Dr. Miguel Nicolelis, a neuroscientist at Duke University, achieved this remarkable feat by implanting microelectrodes into the brains of two rhesus monkeys, targeting the areas where nerve cells fire as the brain readies the body to move. Then he taught each monkey to play a specially designed video game. The animal grasps a joystick and learns to use it to "pick up" a cursor and drag it across a screen toward a target. When the cursor is successfully deposited on the target, the monkey gets a treat.
Meanwhile, the microelectrodes, monitoring the brain activity that goes with this game-playing, send impulses out through a series of wires and into another room, where they connect to a robotic arm.

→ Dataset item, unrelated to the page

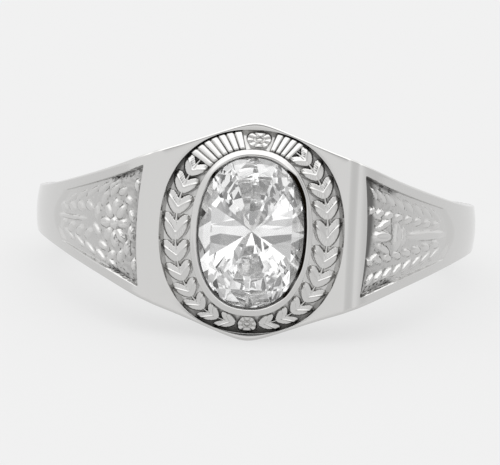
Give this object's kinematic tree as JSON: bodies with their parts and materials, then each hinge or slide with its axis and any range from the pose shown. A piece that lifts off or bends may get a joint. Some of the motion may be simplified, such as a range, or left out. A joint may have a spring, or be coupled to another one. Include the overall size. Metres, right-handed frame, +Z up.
{
  "type": "class ring",
  "caption": "Polished white metal class ring: tapered band, oval faceted clear stone in a bezel, ornamented border, and a sunk relief panel on each shoulder.",
  "frame": {"origin": "centre of the bounding box's bottom face, on the surface that the ring lies on", "axes": "+Z up from that surface, -Y towards the head and its stone, +X to the right when facing the stone"},
  "size_m": [0.0206, 0.0232, 0.0097],
  "materials": {
    "white_metal": "polished, darker in the sunk grounds",
    "clear_stone": "polished facets"
  },
  "bodies": {
    "root": {"ring_band": "white_metal", "oval_stone": "clear_stone"}
  },
  "joints": []
}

As the cursor moves, so does the arm. As the monkey squeezes, so does the robotic hand. The monkey thinks it's controlling the cursor with the joystick, but the animal's brain activity is actually doing the work. Only when the joystick is disconnected does the monkey realize that it can control the cursor without moving the stick. "It plays the game just by thinking," says Nicolelis. "And it takes only a few weeks to learn. We expected months."
This isn't the first time mechanical devices including prosthetic arms have been wired into a nervous system. But earlier experiments used peripheral nerves, not brain cells. "That technique," observes Nicolelis, "wouldn't help people with spinal-cord injuries or degenerative nerve disease."
The next step, he says, is to try this experiment with humans. Much of that work will be done over the next few years at a new institute in his native Brazil. Some is already under way, and, says Nicolelis, he hopes to publish preliminary results within a couple of months. It will still be a while before doctors attempt to wire full-fledged artificial arms and legs into the brains of the paralyzed. But for patients like Reeve, that goal now seems within reach.